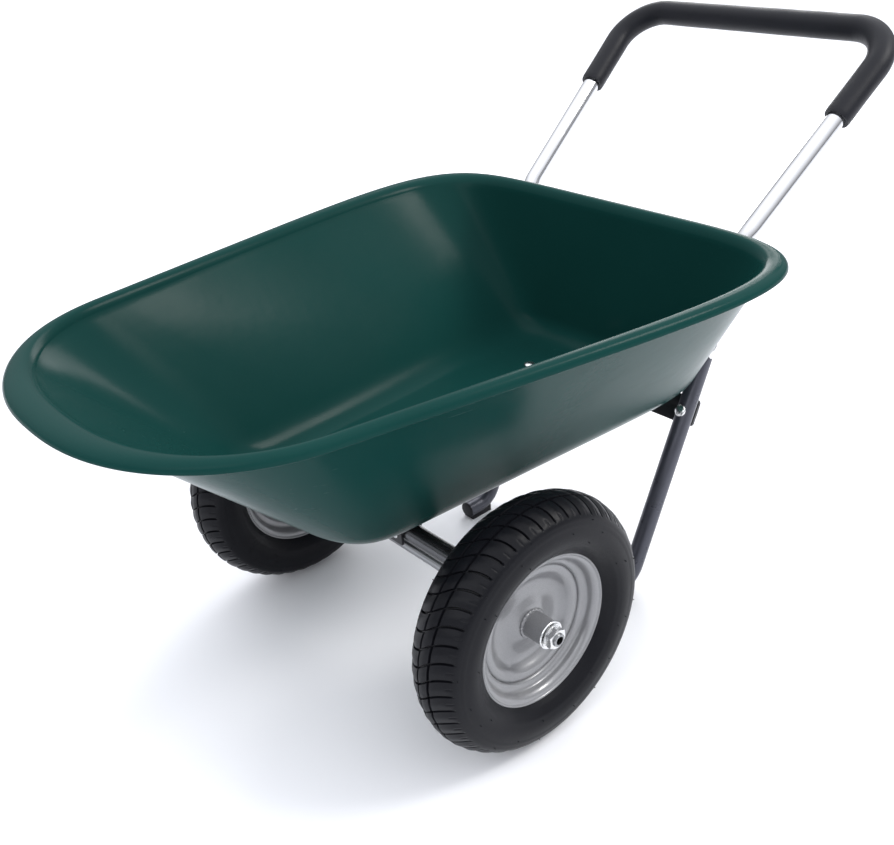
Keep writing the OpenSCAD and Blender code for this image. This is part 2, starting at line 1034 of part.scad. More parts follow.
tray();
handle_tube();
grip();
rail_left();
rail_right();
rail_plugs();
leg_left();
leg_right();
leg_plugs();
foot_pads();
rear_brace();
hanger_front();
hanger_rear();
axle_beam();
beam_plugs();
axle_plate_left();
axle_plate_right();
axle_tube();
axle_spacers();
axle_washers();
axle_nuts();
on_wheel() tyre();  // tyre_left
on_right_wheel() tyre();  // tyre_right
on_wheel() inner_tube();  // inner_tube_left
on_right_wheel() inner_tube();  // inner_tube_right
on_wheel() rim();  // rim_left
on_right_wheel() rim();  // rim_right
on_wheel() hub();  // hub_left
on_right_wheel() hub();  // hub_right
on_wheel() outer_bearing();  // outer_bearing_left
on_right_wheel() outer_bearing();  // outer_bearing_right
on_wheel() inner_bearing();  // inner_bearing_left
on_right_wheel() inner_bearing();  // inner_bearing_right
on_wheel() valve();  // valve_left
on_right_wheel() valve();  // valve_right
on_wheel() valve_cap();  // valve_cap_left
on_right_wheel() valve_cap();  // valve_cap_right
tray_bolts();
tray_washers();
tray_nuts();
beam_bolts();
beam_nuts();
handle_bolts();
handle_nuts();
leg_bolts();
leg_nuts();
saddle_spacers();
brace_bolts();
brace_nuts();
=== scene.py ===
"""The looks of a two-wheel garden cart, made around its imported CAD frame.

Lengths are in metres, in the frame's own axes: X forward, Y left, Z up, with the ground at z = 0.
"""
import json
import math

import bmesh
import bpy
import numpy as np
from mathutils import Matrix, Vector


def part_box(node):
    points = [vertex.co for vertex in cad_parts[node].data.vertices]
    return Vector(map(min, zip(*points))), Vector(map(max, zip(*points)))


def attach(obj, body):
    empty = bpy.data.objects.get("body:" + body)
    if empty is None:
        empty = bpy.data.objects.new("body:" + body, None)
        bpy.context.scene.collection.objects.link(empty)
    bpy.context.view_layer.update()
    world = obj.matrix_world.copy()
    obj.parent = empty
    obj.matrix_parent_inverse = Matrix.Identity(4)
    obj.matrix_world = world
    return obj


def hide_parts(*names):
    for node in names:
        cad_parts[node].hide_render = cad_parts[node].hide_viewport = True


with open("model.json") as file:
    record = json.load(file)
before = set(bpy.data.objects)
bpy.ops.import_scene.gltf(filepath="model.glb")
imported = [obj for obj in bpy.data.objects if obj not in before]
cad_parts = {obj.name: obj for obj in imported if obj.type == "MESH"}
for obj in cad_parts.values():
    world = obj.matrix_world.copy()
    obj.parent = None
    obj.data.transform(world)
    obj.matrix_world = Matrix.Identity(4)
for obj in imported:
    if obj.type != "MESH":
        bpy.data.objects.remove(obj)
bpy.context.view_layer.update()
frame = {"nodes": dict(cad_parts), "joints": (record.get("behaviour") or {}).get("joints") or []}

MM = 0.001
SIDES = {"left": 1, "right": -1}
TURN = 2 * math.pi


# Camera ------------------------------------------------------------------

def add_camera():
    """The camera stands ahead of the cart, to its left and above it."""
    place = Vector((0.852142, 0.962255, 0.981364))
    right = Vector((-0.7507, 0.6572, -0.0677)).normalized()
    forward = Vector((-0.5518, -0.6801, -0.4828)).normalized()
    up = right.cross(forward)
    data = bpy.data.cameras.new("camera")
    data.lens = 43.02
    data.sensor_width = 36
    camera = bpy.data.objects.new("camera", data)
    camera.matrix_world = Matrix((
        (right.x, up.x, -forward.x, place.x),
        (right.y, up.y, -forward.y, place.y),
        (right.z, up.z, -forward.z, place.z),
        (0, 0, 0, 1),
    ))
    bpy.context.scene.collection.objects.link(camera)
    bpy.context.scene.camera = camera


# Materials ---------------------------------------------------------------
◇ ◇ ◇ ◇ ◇
[TASK TO COMPLETE]
Exactly those lines that run from the line with "rail_plugs();" through the line with "for node in" are to be reproduced; both end lines belong to the range.

[COMPLETE RESPONSE]
rail_plugs();
leg_left();
leg_right();
leg_plugs();
foot_pads();
rear_brace();
hanger_front();
hanger_rear();
axle_beam();
beam_plugs();
axle_plate_left();
axle_plate_right();
axle_tube();
axle_spacers();
axle_washers();
axle_nuts();
on_wheel() tyre();  // tyre_left
on_right_wheel() tyre();  // tyre_right
on_wheel() inner_tube();  // inner_tube_left
on_right_wheel() inner_tube();  // inner_tube_right
on_wheel() rim();  // rim_left
on_right_wheel() rim();  // rim_right
on_wheel() hub();  // hub_left
on_right_wheel() hub();  // hub_right
on_wheel() outer_bearing();  // outer_bearing_left
on_right_wheel() outer_bearing();  // outer_bearing_right
on_wheel() inner_bearing();  // inner_bearing_left
on_right_wheel() inner_bearing();  // inner_bearing_right
on_wheel() valve();  // valve_left
on_right_wheel() valve();  // valve_right
on_wheel() valve_cap();  // valve_cap_left
on_right_wheel() valve_cap();  // valve_cap_right
tray_bolts();
tray_washers();
tray_nuts();
beam_bolts();
beam_nuts();
handle_bolts();
handle_nuts();
leg_bolts();
leg_nuts();
saddle_spacers();
brace_bolts();
brace_nuts();
=== scene.py ===
"""The looks of a two-wheel garden cart, made around its imported CAD frame.

Lengths are in metres, in the frame's own axes: X forward, Y left, Z up, with the ground at z = 0.
"""
import json
import math

import bmesh
import bpy
import numpy as np
from mathutils import Matrix, Vector


def part_box(node):
    points = [vertex.co for vertex in cad_parts[node].data.vertices]
    return Vector(map(min, zip(*points))), Vector(map(max, zip(*points)))


def attach(obj, body):
    empty = bpy.data.objects.get("body:" + body)
    if empty is None:
        empty = bpy.data.objects.new("body:" + body, None)
        bpy.context.scene.collection.objects.link(empty)
    bpy.context.view_layer.update()
    world = obj.matrix_world.copy()
    obj.parent = empty
    obj.matrix_parent_inverse = Matrix.Identity(4)
    obj.matrix_world = world
    return obj


def hide_parts(*names):
    for node in names:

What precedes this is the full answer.